§ **Prompt**: Reproduce the lines of the material exactly, excluding every image.

§ **Data extract**:
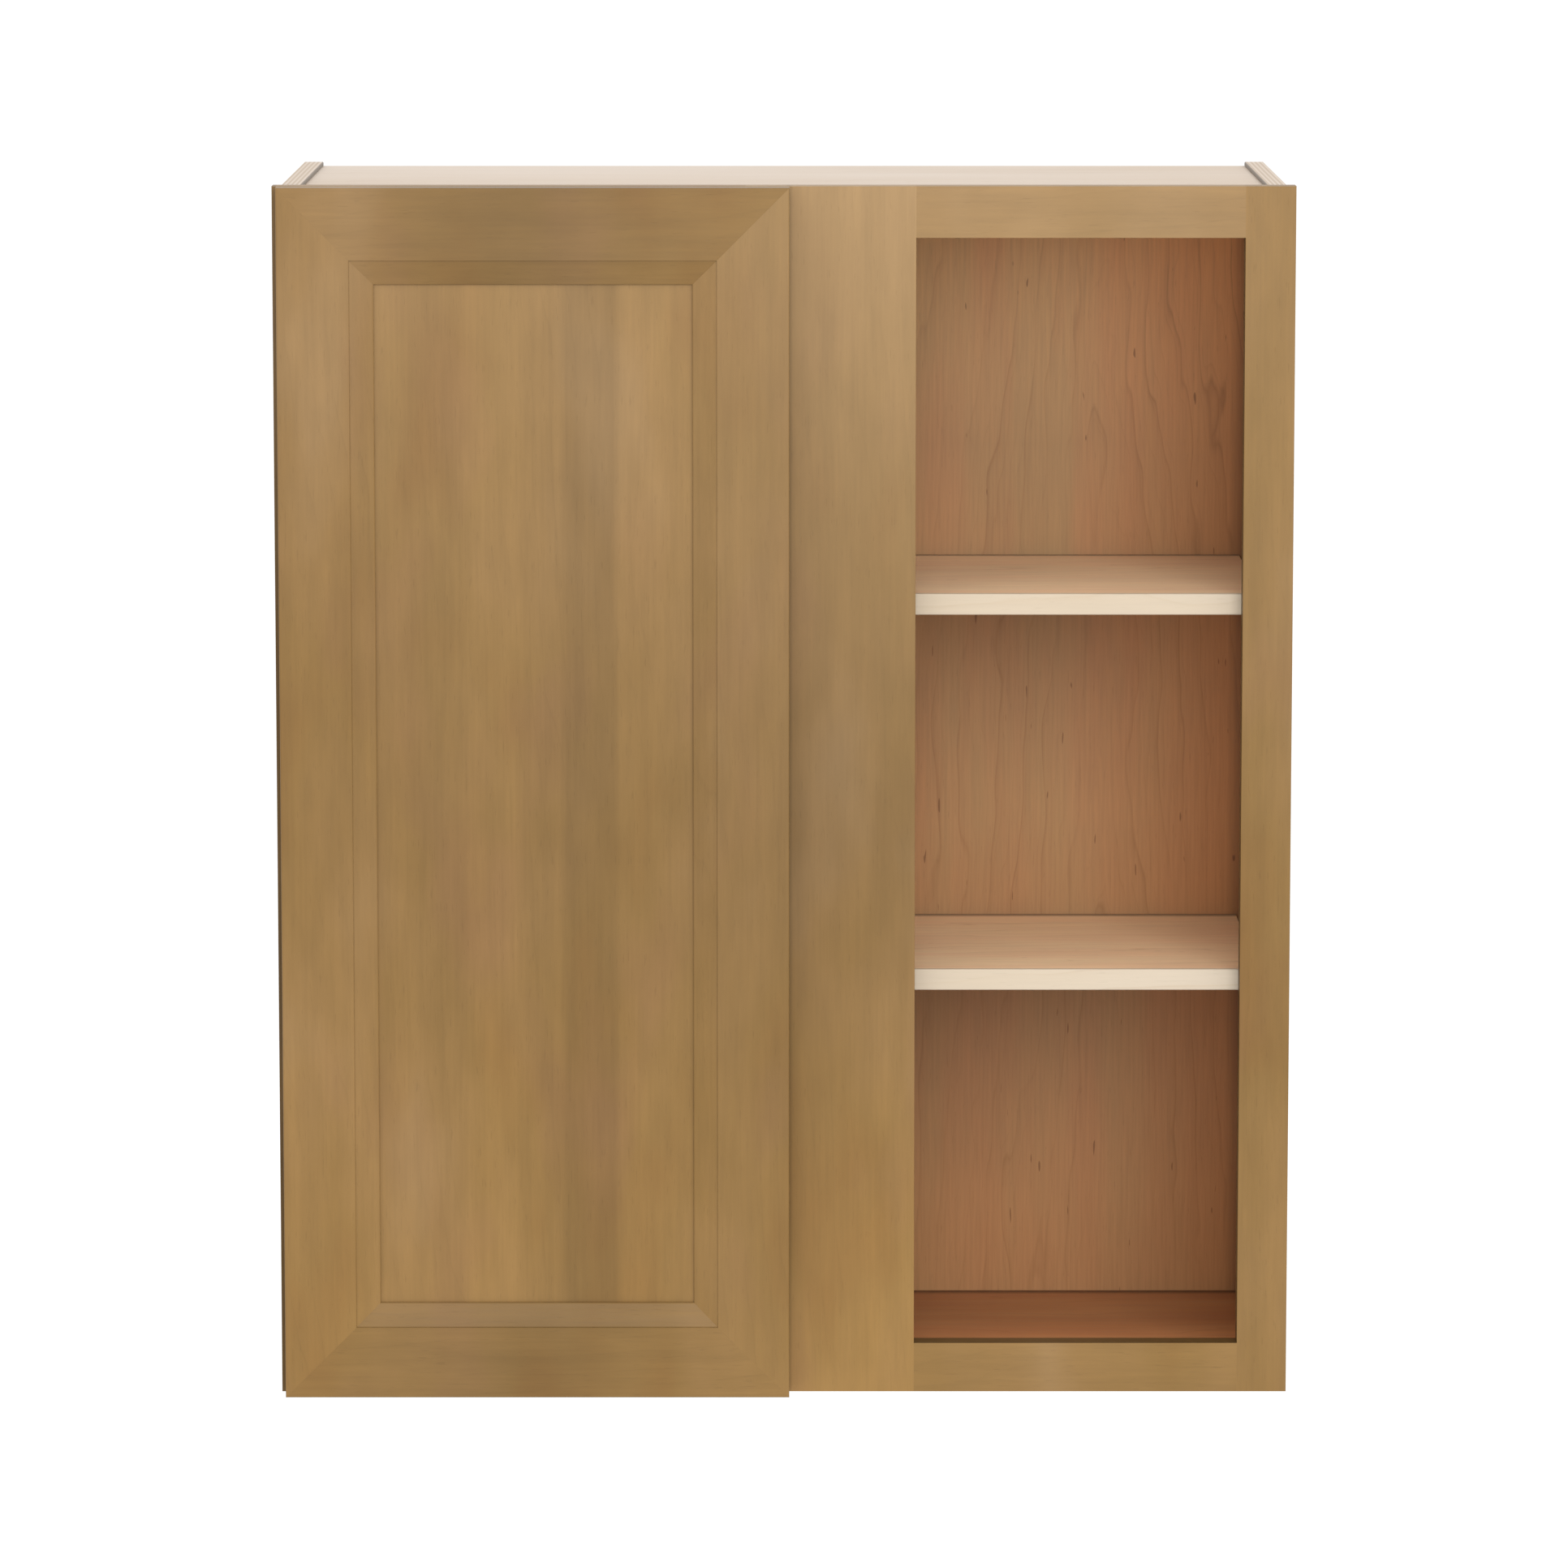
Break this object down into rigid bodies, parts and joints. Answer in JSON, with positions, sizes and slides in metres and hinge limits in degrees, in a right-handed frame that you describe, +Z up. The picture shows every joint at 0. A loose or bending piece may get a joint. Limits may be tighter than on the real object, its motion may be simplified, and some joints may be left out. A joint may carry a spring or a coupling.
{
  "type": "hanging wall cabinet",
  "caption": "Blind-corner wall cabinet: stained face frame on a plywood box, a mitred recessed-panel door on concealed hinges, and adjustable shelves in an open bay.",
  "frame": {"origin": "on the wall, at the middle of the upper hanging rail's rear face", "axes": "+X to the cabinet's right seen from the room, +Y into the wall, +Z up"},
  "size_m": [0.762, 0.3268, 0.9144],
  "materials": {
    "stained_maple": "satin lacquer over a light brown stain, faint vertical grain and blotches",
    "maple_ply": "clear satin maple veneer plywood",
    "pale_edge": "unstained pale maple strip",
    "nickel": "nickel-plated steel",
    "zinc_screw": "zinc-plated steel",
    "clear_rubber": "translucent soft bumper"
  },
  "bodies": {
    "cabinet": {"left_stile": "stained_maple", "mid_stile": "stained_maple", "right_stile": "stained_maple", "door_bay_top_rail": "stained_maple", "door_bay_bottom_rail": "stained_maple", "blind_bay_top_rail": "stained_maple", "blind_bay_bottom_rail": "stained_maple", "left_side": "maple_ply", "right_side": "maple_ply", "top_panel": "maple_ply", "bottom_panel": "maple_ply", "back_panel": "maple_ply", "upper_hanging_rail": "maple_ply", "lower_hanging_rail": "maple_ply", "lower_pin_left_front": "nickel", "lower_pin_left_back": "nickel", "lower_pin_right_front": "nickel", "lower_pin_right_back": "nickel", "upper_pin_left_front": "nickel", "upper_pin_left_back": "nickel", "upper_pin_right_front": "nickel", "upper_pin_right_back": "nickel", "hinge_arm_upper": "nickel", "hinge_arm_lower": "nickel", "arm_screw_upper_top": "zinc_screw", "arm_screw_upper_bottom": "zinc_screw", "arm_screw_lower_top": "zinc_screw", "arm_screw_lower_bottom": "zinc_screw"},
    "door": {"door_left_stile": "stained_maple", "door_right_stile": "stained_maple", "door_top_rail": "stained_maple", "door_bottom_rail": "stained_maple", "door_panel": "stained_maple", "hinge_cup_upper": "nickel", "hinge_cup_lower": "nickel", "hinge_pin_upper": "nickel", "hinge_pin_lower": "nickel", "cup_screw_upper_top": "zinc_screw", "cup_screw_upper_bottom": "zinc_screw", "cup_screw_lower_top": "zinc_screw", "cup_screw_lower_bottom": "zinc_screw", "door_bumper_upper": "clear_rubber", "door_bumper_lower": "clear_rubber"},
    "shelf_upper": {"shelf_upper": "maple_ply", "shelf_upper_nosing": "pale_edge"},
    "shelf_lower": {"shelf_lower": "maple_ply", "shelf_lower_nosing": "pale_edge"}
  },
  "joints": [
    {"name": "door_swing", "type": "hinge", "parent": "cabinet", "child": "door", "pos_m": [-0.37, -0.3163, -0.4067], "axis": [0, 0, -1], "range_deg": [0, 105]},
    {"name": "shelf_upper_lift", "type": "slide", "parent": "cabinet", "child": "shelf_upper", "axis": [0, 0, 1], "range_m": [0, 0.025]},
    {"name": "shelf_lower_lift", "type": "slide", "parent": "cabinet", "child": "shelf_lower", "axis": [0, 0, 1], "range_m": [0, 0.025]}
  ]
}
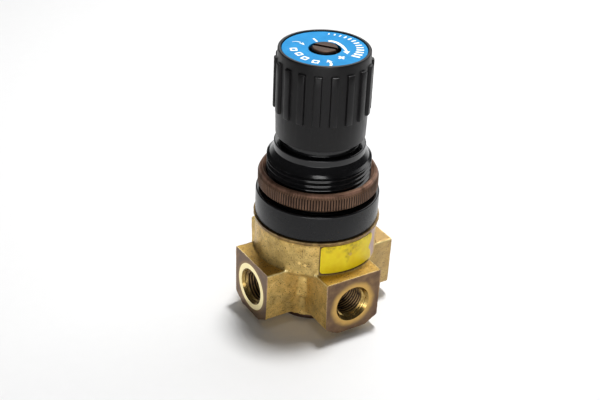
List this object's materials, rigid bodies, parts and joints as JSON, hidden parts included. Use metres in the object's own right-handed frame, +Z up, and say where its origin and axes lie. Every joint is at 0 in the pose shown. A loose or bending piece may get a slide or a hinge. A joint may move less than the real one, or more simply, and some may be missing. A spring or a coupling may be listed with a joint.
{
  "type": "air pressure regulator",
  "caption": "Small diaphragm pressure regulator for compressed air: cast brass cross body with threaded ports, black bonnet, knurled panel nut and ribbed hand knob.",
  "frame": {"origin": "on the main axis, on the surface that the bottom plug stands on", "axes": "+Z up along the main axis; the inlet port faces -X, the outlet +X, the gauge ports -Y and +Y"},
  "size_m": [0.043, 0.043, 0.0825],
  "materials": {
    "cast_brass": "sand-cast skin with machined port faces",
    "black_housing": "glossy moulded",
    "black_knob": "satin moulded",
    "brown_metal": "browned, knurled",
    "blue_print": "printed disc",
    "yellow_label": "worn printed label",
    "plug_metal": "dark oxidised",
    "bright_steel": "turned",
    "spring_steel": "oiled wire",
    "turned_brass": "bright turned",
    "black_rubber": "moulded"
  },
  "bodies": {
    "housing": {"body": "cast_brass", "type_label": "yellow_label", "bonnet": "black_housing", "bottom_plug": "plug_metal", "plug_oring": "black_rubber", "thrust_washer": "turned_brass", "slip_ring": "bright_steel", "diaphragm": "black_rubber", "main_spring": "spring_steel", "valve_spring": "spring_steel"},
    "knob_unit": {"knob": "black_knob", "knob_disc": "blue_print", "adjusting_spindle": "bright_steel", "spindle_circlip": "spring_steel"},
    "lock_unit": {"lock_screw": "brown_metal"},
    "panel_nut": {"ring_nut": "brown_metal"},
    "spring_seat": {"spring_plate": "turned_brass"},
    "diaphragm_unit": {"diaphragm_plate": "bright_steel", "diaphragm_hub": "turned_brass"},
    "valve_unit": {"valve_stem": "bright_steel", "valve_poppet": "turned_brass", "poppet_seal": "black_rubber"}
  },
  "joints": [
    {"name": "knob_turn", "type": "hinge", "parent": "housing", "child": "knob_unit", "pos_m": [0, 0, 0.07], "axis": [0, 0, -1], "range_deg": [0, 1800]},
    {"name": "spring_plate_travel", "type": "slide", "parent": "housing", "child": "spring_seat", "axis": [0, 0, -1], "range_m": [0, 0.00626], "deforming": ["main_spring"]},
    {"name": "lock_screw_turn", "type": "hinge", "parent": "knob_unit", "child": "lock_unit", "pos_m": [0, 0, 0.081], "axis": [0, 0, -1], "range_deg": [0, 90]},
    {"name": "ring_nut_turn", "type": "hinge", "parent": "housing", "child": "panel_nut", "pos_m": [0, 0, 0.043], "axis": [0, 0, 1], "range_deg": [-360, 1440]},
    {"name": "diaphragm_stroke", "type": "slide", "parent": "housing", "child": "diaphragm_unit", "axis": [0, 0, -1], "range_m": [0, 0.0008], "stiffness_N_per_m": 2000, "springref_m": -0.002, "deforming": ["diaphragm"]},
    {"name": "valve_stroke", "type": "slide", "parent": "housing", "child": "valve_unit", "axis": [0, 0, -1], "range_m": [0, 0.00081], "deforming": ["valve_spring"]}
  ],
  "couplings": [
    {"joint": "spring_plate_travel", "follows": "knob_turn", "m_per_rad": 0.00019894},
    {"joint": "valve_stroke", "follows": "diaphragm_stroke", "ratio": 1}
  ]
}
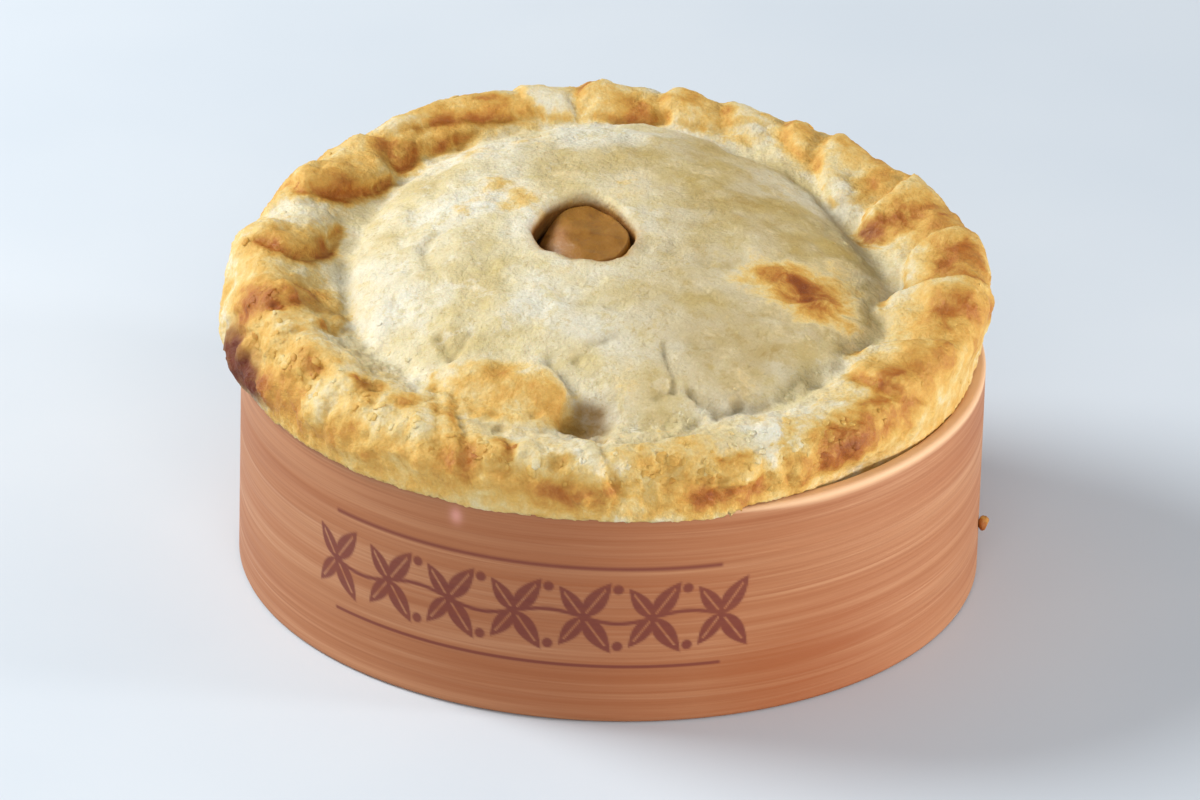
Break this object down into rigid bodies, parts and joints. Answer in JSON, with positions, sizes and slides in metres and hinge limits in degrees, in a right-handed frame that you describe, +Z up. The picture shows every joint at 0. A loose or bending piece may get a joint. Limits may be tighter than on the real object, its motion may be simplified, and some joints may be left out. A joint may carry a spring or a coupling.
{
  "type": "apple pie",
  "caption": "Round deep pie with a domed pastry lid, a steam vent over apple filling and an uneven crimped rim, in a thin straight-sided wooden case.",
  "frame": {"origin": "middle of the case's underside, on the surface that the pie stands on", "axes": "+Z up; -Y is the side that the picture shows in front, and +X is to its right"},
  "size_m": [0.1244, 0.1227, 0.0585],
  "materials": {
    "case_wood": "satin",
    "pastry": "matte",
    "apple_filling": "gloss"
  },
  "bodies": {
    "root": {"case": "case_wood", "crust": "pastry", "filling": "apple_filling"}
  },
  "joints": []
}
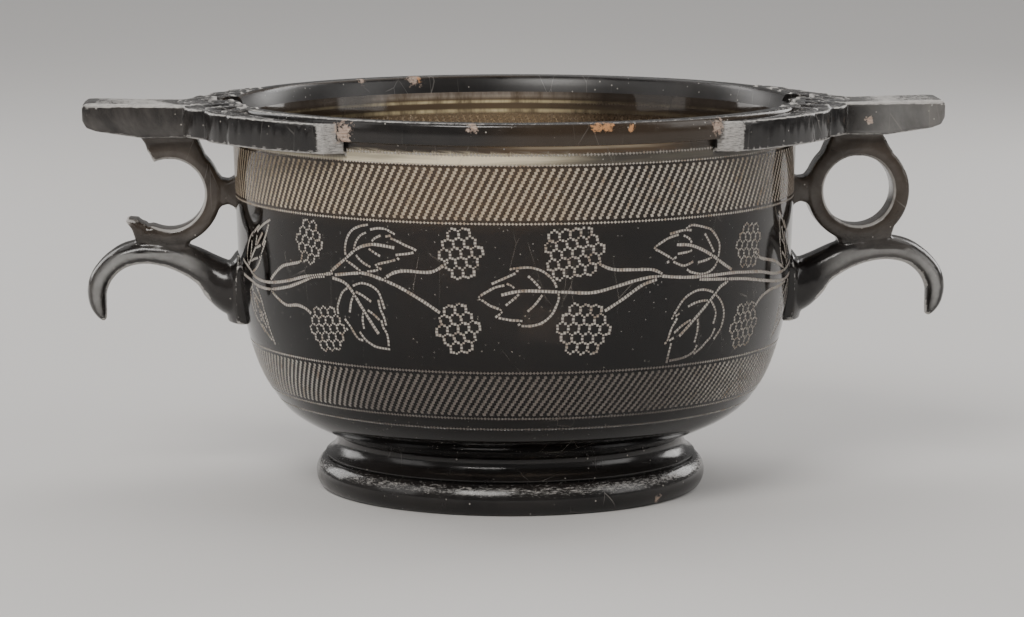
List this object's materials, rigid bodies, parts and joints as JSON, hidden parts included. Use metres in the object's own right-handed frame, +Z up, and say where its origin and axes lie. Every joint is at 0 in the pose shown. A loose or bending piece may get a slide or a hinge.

§ **Exercise solution**:
Break this object down into rigid bodies, parts and joints. Answer in JSON, with positions, sizes and slides in metres and hinge limits in degrees, in a right-handed frame that you describe, +Z up. The picture shows every joint at 0. A loose or bending piece may get a joint. Limits may be tighter than on the real object, its motion may be simplified, and some joints may be left out. A joint may carry a spring or a coupling.
{
  "type": "hanging wall cabinet",
  "caption": "Blind-corner wall cabinet: stained face frame on a plywood box, a mitred recessed-panel door on concealed hinges, and adjustable shelves in an open bay.",
  "frame": {"origin": "on the wall, at the middle of the upper hanging rail's rear face", "axes": "+X to the cabinet's right seen from the room, +Y into the wall, +Z up"},
  "size_m": [0.762, 0.3268, 0.9144],
  "materials": {
    "stained_maple": "satin lacquer over a light brown stain, faint vertical grain and blotches",
    "maple_ply": "clear satin maple veneer plywood",
    "pale_edge": "unstained pale maple strip",
    "nickel": "nickel-plated steel",
    "zinc_screw": "zinc-plated steel",
    "clear_rubber": "translucent soft bumper"
  },
  "bodies": {
    "cabinet": {"left_stile": "stained_maple", "mid_stile": "stained_maple", "right_stile": "stained_maple", "door_bay_top_rail": "stained_maple", "door_bay_bottom_rail": "stained_maple", "blind_bay_top_rail": "stained_maple", "blind_bay_bottom_rail": "stained_maple", "left_side": "maple_ply", "right_side": "maple_ply", "top_panel": "maple_ply", "bottom_panel": "maple_ply", "back_panel": "maple_ply", "upper_hanging_rail": "maple_ply", "lower_hanging_rail": "maple_ply", "lower_pin_left_front": "nickel", "lower_pin_left_back": "nickel", "lower_pin_right_front": "nickel", "lower_pin_right_back": "nickel", "upper_pin_left_front": "nickel", "upper_pin_left_back": "nickel", "upper_pin_right_front": "nickel", "upper_pin_right_back": "nickel", "hinge_arm_upper": "nickel", "hinge_arm_lower": "nickel", "arm_screw_upper_top": "zinc_screw", "arm_screw_upper_bottom": "zinc_screw", "arm_screw_lower_top": "zinc_screw", "arm_screw_lower_bottom": "zinc_screw"},
    "door": {"door_left_stile": "stained_maple", "door_right_stile": "stained_maple", "door_top_rail": "stained_maple", "door_bottom_rail": "stained_maple", "door_panel": "stained_maple", "hinge_cup_upper": "nickel", "hinge_cup_lower": "nickel", "hinge_pin_upper": "nickel", "hinge_pin_lower": "nickel", "cup_screw_upper_top": "zinc_screw", "cup_screw_upper_bottom": "zinc_screw", "cup_screw_lower_top": "zinc_screw", "cup_screw_lower_bottom": "zinc_screw", "door_bumper_upper": "clear_rubber", "door_bumper_lower": "clear_rubber"},
    "shelf_upper": {"shelf_upper": "maple_ply", "shelf_upper_nosing": "pale_edge"},
    "shelf_lower": {"shelf_lower": "maple_ply", "shelf_lower_nosing": "pale_edge"}
  },
  "joints": [
    {"name": "door_swing", "type": "hinge", "parent": "cabinet", "child": "door", "pos_m": [-0.37, -0.3163, -0.4067], "axis": [0, 0, -1], "range_deg": [0, 105]},
    {"name": "shelf_upper_lift", "type": "slide", "parent": "cabinet", "child": "shelf_upper", "axis": [0, 0, 1], "range_m": [0, 0.025]},
    {"name": "shelf_lower_lift", "type": "slide", "parent": "cabinet", "child": "shelf_lower", "axis": [0, 0, 1], "range_m": [0, 0.025]}
  ]
}
List this object's materials, rigid bodies, parts and joints as JSON, hidden parts included. Use metres in the object's own right-handed frame, +Z up, and say where its origin and axes lie. Every joint is at 0 in the pose shown. A loose or bending piece may get a slide or a hinge. A joint may move less than the real one, or more simply, and some may be missing. A spring or a coupling may be listed with a joint.
{
  "type": "air pressure regulator",
  "caption": "Small diaphragm pressure regulator for compressed air: cast brass cross body with threaded ports, black bonnet, knurled panel nut and ribbed hand knob.",
  "frame": {"origin": "on the main axis, on the surface that the bottom plug stands on", "axes": "+Z up along the main axis; the inlet port faces -X, the outlet +X, the gauge ports -Y and +Y"},
  "size_m": [0.043, 0.043, 0.0825],
  "materials": {
    "cast_brass": "sand-cast skin with machined port faces",
    "black_housing": "glossy moulded",
    "black_knob": "satin moulded",
    "brown_metal": "browned, knurled",
    "blue_print": "printed disc",
    "yellow_label": "worn printed label",
    "plug_metal": "dark oxidised",
    "bright_steel": "turned",
    "spring_steel": "oiled wire",
    "turned_brass": "bright turned",
    "black_rubber": "moulded"
  },
  "bodies": {
    "housing": {"body": "cast_brass", "type_label": "yellow_label", "bonnet": "black_housing", "bottom_plug": "plug_metal", "plug_oring": "black_rubber", "thrust_washer": "turned_brass", "slip_ring": "bright_steel", "diaphragm": "black_rubber", "main_spring": "spring_steel", "valve_spring": "spring_steel"},
    "knob_unit": {"knob": "black_knob", "knob_disc": "blue_print", "adjusting_spindle": "bright_steel", "spindle_circlip": "spring_steel"},
    "lock_unit": {"lock_screw": "brown_metal"},
    "panel_nut": {"ring_nut": "brown_metal"},
    "spring_seat": {"spring_plate": "turned_brass"},
    "diaphragm_unit": {"diaphragm_plate": "bright_steel", "diaphragm_hub": "turned_brass"},
    "valve_unit": {"valve_stem": "bright_steel", "valve_poppet": "turned_brass", "poppet_seal": "black_rubber"}
  },
  "joints": [
    {"name": "knob_turn", "type": "hinge", "parent": "housing", "child": "knob_unit", "pos_m": [0, 0, 0.07], "axis": [0, 0, -1], "range_deg": [0, 1800]},
    {"name": "spring_plate_travel", "type": "slide", "parent": "housing", "child": "spring_seat", "axis": [0, 0, -1], "range_m": [0, 0.00626], "deforming": ["main_spring"]},
    {"name": "lock_screw_turn", "type": "hinge", "parent": "knob_unit", "child": "lock_unit", "pos_m": [0, 0, 0.081], "axis": [0, 0, -1], "range_deg": [0, 90]},
    {"name": "ring_nut_turn", "type": "hinge", "parent": "housing", "child": "panel_nut", "pos_m": [0, 0, 0.043], "axis": [0, 0, 1], "range_deg": [-360, 1440]},
    {"name": "diaphragm_stroke", "type": "slide", "parent": "housing", "child": "diaphragm_unit", "axis": [0, 0, -1], "range_m": [0, 0.0008], "stiffness_N_per_m": 2000, "springref_m": -0.002, "deforming": ["diaphragm"]},
    {"name": "valve_stroke", "type": "slide", "parent": "housing", "child": "valve_unit", "axis": [0, 0, -1], "range_m": [0, 0.00081], "deforming": ["valve_spring"]}
  ],
  "couplings": [
    {"joint": "spring_plate_travel", "follows": "knob_turn", "m_per_rad": 0.00019894},
    {"joint": "valve_stroke", "follows": "diaphragm_stroke", "ratio": 1}
  ]
}
Break this object down into rigid bodies, parts and joints. Answer in JSON, with positions, sizes and slides in metres and hinge limits in degrees, in a right-handed frame that you describe, +Z up. The picture shows every joint at 0. A loose or bending piece may get a joint. Limits may be tighter than on the real object, its motion may be simplified, and some joints may be left out. A joint may carry a spring or a coupling.
{
  "type": "apple pie",
  "caption": "Round deep pie with a domed pastry lid, a steam vent over apple filling and an uneven crimped rim, in a thin straight-sided wooden case.",
  "frame": {"origin": "middle of the case's underside, on the surface that the pie stands on", "axes": "+Z up; -Y is the side that the picture shows in front, and +X is to its right"},
  "size_m": [0.1244, 0.1227, 0.0585],
  "materials": {
    "case_wood": "satin",
    "pastry": "matte",
    "apple_filling": "gloss"
  },
  "bodies": {
    "root": {"case": "case_wood", "crust": "pastry", "filling": "apple_filling"}
  },
  "joints": []
}
List this object's materials, rigid bodies, parts and joints as JSON, hidden parts included. Use metres in the object's own right-handed frame, +Z up, and say where its origin and axes lie. Every joint is at 0 in the pose shown. A loose or bending piece may get a slide or a hinge.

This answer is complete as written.